China’s CBDC Project Is Serious
The war in Ukraine signaled a shift in the global order and sanctions on Russia reveal that the West has many tools to punish its opponents. This past December, Chinese President Xi Jinping attended the first China-GCC Summit in Saudi Arabia to discuss the petroyuan and alluded to building non Western networks.
It is one thing to say that you want to trade without using the US dollar, it is another to create the liquid markets necessary for trade to take place. For this, there is the CBDC mBridge project. From August to September 2022, the People’s Bank of China was the lead participant in a CBDC pilot program that settled 44 million USD worth of CBDC transactions and whose participants included the Central Bank of the UAE, the Bank of Thailand, the Hong Kong Monetary Authority, and 20 commercial banks.
The mBridge project is not just a CBDC for China, it is a a framework for any nation to create a CBDC, pay for imports in CBDCs, and create a foreign exchange market tailored to CBDCs (e.g. swap e-CNY for e-AED).
Improving International Settlement
In a BIS report written by the participants of the CBDC pilot, they cited challenges with existing cross-border payments. Most cross-border payments are “typically made through a global network of correspondent banks involving multiple intermediaries that are fragmented across different time zones and operating hours.”
Challenges with correspondent banking included:
high costs
low transparency
counter-party / settlement risk considering that payment is in commercial bank credit
liquidity risks
A key innovation of mBridge is that transactions are settled directly in central banks reserves instead of commercial bank credit. Using elements of blockchain technology also enabled low cost instant settlement, a huge improvement over the 3 to 5 days it usually takes to settle transactions via correspondent banking.
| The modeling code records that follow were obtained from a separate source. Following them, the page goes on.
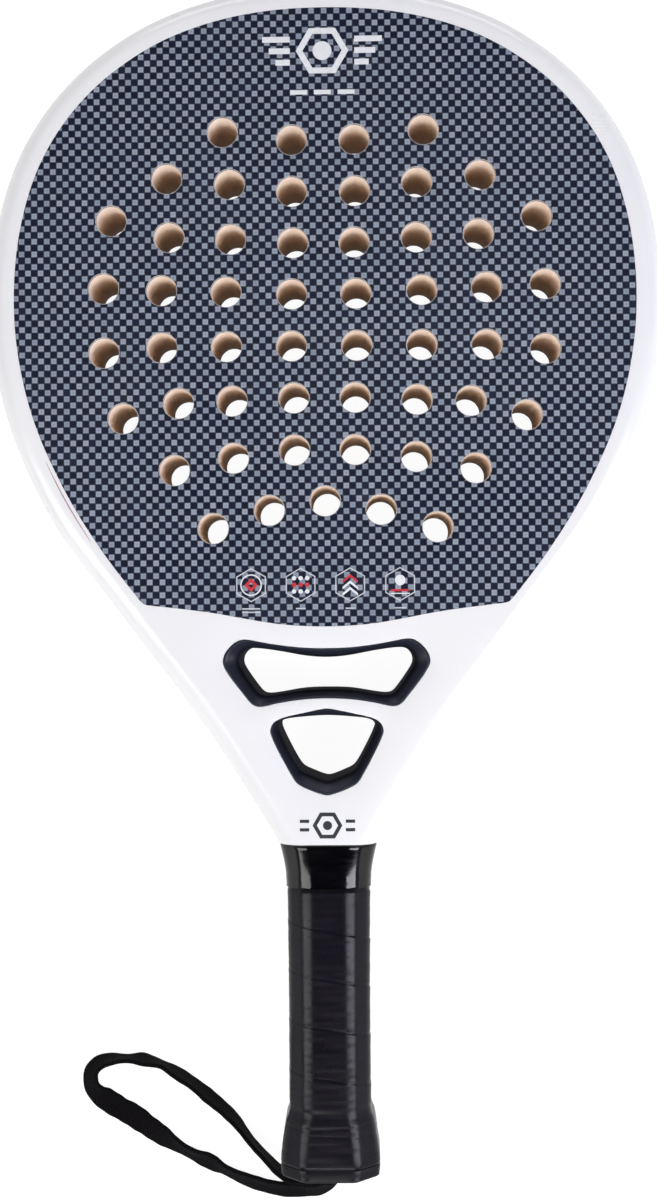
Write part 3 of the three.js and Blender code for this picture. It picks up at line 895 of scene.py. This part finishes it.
def make_core():
    b = Build()
    edge = offset(FACE, -0.3)
    z0, z1 = 1.02, THICK - 1.02
    levels = np.linspace(z0, z1, 13)
    outer = [b.add(at_z(edge, z)) for z in (z0, z1)]
    b.band(outer[0], outer[1])
    loops, top, bot = [edge], list(outer[1]), list(outer[0])
    for x, y in HOLE_AT:
        rings = []
        ph = rng.uniform(0, 6.28)
        for z in levels:
            a = (np.arange(HOLE_N) + 0.5) / HOLE_N * 2 * math.pi
            wob = 0.035 * np.sin(3 * a + ph + z * 0.35) + 0.02 * np.sin(7 * a - z * 0.8 + ph)
            edge_in = 0.06 * (1 - min(1, abs(z - MID) / (MID - 1.1)) ** 6)
            r = HOLE_R + wob * (1 if z0 < z < z1 else 0) + edge_in
            rings.append(b.add(np.column_stack([x + r * np.cos(a), y + r * np.sin(a), np.full(HOLE_N, z)])))
        for lo, hi in zip(rings, rings[1:]):
            b.band(hi, lo)
        loops.append(circle(x, y, HOLE_R, HOLE_N))
        bot += rings[0]
        top += rings[-1]
    for t in fill(loops):
        b.face([top[i] for i in t])
        b.face([bot[i] for i in t[::-1]])
    obj = b.mesh("drilled_core", [M_CORE], sharp=40)
    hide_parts("foam_core")
    return obj


make_core()


# ------------------------------------------------------------------------------------------------
# window sleeves
# ------------------------------------------------------------------------------------------------
def make_sleeve(name, node, out, inn):
    b = Build()
    sec = [(0.0, 37.55), (0.02, 37.85), (0.06, 38.02), (0.13, 38.06), (0.20, 37.92), (0.28, 37.55), (0.50, 36.5), (0.72, 35.4),
           (0.84, 34.6), (0.93, 33.6), (0.98, 32.2), (1.0, 30.4), (1.0, 25.0), (1.0, MID)]
    sec = sec + [(t, THICK - z) for t, z in sec[::-1][1:]]
    rings = [b.add(at_z(out * (1 - t) + inn * t, z)) for t, z in sec]
    for r0, r1 in zip(rings, rings[1:]):
        b.band(r1, r0)
    b.band(rings[0], rings[-1])
    obj = b.mesh(name, [M_MOULD], sharp=50)
    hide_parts(node)
    return obj


def start_alike(a, b):
    """b's points rolled so that they start beside a's first point."""
    ca = a.mean(0)
    out = []
    k = np.argmin(((b - a[0]) ** 2).sum(1))
    return np.roll(b, -k, 0)


make_sleeve("upper_window_trim", "upper_window_sleeve", UP_OUT, start_alike(UP_OUT, UP_IN))
make_sleeve("lower_window_trim", "lower_window_sleeve", LO_OUT, start_alike(LO_OUT, LO_IN))


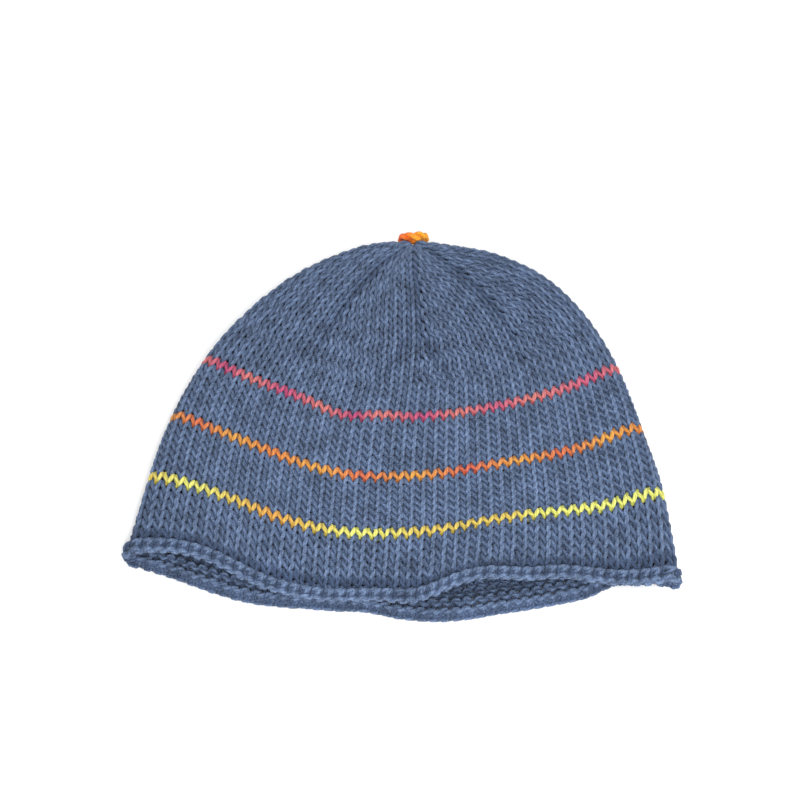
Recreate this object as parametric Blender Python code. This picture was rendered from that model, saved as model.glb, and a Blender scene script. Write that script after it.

Creating Fungibility With Existing Reserves
In order to make the value of the e-CNY equivalent to existing central bank reserves, CBDC deposits are interchangeable with existing central bank reserves. Domestic commercial banks can request that their deposits at their central bank be converted into CBDC currency (e.g. from CNY to e-CNY) and back.
Limitations of mBridge
Participants cited a lack of a price discovery mechanism when exchanging one CBDC for another. They also requested better interoperability with local systems and were curious about monetary controls that would prevent commercial banks for doing things like hoarding e-CNY for speculative purposes.
Future Ambitions
Participants mentioned they were interested in trading government bonds over mBridge and seemed optimistic about putting more effort into this project in the future. US treasuries dominate international trade and US treasury bills are considered the best collateral for borrowing the international reserve currency. China’s main challenge in escaping the US dollar will be creating the liquidity necessary to compete with US dollars and treasuries.